* **EXERCISE BRIEF**: Repeat only the lines from the line containing "centre.location.y = (back_reach" through the line containing "cad_parts[node].hide_render = cad_parts[node].hide_viewport", both included, exactly as they stand.

Modeling code records:
===============
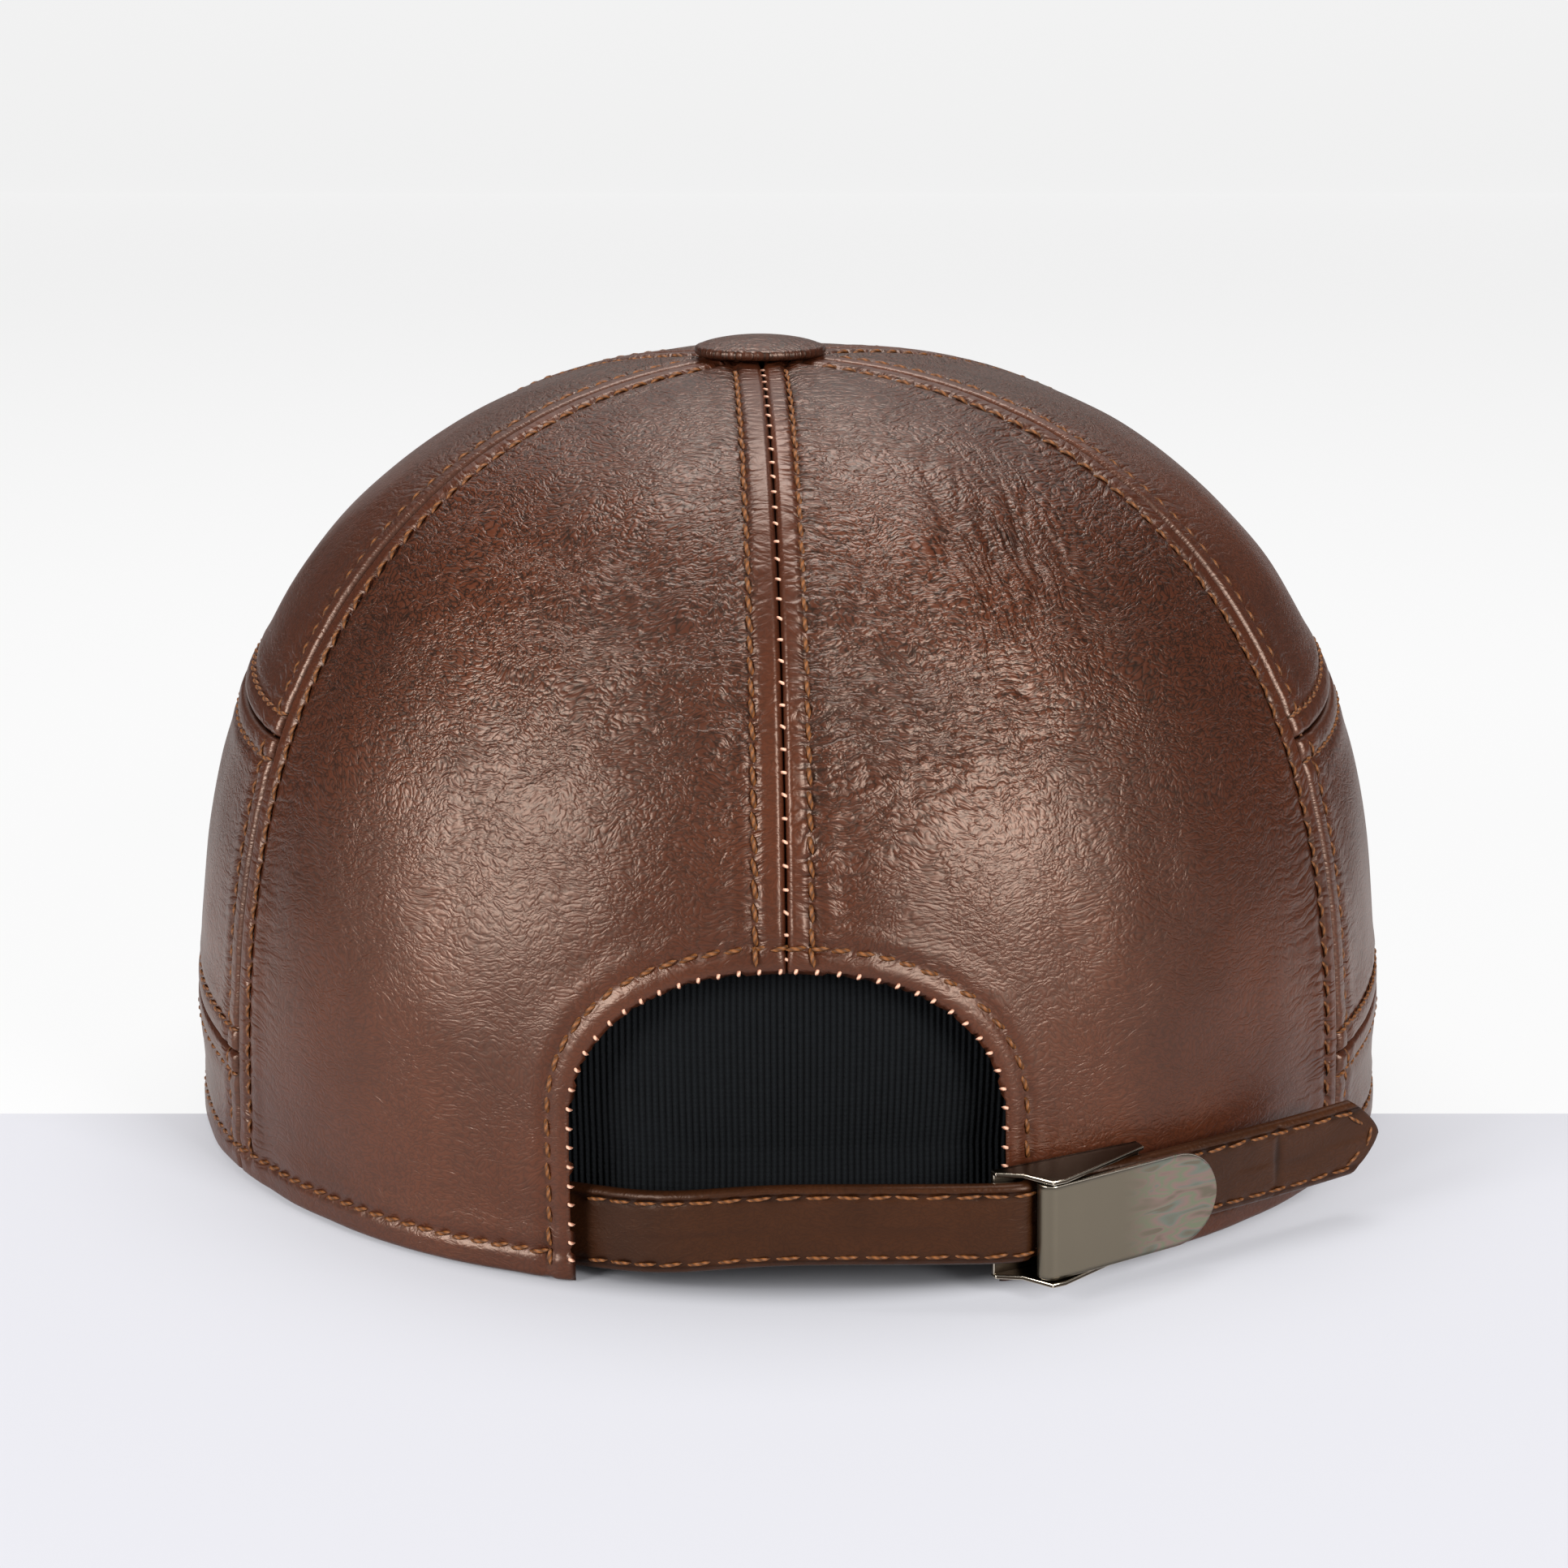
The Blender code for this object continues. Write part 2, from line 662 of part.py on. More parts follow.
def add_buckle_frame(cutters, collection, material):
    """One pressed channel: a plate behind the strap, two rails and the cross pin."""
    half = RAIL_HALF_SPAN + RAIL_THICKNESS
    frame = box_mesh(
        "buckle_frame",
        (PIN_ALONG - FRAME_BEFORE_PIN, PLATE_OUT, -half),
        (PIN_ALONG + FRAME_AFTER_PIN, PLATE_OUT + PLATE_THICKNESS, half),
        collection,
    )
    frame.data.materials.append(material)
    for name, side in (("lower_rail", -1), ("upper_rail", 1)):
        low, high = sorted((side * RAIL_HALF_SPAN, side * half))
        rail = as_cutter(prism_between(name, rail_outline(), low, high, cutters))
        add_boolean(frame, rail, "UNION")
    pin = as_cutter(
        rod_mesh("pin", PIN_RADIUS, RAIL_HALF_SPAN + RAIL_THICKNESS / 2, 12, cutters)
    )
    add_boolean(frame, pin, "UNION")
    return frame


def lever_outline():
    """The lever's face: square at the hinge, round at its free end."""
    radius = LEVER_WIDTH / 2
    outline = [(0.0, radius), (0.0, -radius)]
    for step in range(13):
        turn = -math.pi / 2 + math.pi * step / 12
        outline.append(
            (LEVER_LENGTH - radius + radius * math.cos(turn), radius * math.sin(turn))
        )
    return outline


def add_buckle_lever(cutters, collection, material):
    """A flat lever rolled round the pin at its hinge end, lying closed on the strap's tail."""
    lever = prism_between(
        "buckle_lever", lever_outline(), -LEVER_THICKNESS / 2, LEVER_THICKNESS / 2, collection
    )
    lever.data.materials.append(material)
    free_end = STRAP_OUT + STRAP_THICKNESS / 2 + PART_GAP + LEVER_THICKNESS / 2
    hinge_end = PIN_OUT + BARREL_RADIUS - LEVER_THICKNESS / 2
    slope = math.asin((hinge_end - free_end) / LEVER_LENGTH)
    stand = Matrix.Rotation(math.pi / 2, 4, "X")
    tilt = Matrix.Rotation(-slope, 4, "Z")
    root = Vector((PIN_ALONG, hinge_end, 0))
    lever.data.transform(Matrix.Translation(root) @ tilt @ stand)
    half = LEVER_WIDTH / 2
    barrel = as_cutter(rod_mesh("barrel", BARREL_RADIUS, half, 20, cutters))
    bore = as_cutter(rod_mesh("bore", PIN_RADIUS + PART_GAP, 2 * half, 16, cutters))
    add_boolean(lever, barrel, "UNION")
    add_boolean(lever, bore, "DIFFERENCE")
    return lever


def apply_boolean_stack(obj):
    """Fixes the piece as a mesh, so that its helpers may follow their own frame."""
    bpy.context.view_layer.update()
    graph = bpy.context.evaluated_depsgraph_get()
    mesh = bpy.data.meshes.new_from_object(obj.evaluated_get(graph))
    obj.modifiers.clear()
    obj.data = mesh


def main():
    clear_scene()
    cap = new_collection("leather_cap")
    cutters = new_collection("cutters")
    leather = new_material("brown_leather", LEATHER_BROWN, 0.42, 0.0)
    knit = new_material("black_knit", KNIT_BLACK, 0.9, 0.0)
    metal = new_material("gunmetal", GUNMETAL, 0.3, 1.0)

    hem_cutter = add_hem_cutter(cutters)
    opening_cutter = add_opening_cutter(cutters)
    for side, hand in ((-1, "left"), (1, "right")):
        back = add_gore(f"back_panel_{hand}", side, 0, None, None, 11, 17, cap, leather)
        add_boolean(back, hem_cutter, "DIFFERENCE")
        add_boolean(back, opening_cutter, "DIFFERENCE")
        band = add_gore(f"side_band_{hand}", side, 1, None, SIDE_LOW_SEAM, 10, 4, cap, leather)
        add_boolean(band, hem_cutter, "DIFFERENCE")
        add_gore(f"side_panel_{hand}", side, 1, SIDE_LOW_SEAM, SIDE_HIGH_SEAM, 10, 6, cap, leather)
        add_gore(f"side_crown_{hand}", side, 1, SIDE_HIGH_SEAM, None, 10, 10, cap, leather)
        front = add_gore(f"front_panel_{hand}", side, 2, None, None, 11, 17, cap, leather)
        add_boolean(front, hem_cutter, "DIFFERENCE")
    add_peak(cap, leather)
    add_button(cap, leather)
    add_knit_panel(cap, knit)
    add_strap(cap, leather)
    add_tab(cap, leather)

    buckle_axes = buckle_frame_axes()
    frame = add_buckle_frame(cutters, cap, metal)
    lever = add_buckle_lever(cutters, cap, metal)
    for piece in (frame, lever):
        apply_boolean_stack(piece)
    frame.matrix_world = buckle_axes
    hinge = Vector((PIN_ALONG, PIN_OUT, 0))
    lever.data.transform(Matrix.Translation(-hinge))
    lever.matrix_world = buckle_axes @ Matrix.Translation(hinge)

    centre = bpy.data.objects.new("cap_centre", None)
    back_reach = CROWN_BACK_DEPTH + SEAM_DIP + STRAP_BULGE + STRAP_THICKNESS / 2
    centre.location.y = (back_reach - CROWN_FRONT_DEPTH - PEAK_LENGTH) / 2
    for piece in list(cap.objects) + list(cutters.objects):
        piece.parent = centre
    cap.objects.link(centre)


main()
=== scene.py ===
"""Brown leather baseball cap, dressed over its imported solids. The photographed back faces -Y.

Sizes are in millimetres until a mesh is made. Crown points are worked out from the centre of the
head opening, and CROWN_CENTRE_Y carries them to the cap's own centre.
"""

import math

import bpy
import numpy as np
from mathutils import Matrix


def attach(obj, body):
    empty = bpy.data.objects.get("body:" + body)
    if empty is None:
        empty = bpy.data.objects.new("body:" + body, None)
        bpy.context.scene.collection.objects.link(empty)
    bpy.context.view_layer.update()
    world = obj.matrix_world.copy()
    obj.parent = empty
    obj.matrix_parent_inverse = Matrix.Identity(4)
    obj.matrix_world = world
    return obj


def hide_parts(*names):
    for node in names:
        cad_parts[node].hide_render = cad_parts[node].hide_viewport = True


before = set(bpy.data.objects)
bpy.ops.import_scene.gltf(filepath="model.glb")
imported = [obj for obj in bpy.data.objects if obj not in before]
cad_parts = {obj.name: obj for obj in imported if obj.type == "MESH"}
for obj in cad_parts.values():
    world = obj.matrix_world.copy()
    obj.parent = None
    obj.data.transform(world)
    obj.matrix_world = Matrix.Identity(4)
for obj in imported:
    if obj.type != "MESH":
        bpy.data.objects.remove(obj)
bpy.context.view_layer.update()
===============
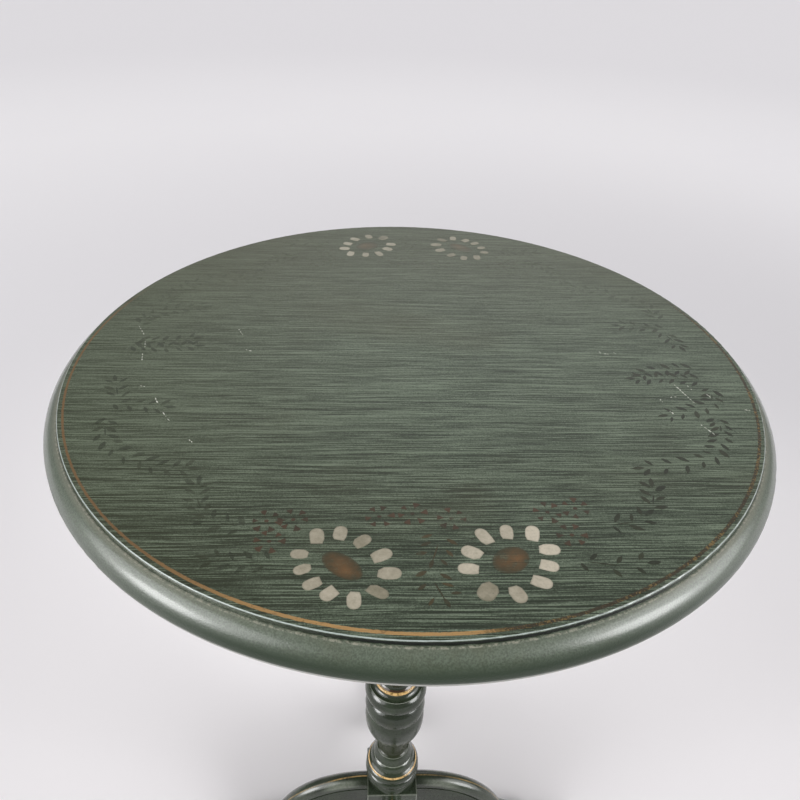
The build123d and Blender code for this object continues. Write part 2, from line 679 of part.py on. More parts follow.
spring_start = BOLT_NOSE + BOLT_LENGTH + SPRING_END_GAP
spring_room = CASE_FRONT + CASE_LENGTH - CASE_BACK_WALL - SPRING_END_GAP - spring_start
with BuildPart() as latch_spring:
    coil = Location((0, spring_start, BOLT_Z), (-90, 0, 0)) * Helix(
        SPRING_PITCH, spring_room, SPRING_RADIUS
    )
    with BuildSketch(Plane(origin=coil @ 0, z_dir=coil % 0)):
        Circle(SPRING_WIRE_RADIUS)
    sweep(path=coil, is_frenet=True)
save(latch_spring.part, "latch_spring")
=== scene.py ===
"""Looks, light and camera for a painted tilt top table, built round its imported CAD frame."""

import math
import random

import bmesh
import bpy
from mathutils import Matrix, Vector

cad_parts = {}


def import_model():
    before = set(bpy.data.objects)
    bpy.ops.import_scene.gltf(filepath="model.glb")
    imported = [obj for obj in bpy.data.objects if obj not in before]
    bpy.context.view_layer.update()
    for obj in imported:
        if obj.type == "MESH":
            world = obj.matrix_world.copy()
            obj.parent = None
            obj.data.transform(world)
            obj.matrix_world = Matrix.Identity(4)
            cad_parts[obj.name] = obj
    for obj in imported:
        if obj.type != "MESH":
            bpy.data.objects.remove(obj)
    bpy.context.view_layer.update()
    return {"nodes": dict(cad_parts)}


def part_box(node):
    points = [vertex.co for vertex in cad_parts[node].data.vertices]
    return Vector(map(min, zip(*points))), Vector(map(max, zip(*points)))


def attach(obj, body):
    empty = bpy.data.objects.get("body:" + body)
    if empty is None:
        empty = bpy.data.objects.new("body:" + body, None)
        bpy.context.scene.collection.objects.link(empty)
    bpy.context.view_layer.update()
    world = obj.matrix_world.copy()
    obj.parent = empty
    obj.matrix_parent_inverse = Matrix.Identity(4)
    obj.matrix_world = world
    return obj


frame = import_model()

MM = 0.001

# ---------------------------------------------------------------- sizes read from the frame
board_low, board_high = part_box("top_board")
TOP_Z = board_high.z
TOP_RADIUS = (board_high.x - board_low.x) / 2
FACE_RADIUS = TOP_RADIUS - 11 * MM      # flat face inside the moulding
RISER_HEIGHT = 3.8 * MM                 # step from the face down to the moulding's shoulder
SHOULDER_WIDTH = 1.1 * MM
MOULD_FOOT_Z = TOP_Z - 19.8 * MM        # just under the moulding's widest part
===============
* **EXERCISE SOLUTION**:
    centre.location.y = (back_reach - CROWN_FRONT_DEPTH - PEAK_LENGTH) / 2
    for piece in list(cap.objects) + list(cutters.objects):
        piece.parent = centre
    cap.objects.link(centre)


main()
=== scene.py ===
"""Brown leather baseball cap, dressed over its imported solids. The photographed back faces -Y.

Sizes are in millimetres until a mesh is made. Crown points are worked out from the centre of the
head opening, and CROWN_CENTRE_Y carries them to the cap's own centre.
"""

import math

import bpy
import numpy as np
from mathutils import Matrix


def attach(obj, body):
    empty = bpy.data.objects.get("body:" + body)
    if empty is None:
        empty = bpy.data.objects.new("body:" + body, None)
        bpy.context.scene.collection.objects.link(empty)
    bpy.context.view_layer.update()
    world = obj.matrix_world.copy()
    obj.parent = empty
    obj.matrix_parent_inverse = Matrix.Identity(4)
    obj.matrix_world = world
    return obj


def hide_parts(*names):
    for node in names:
        cad_parts[node].hide_render = cad_parts[node].hide_viewport = True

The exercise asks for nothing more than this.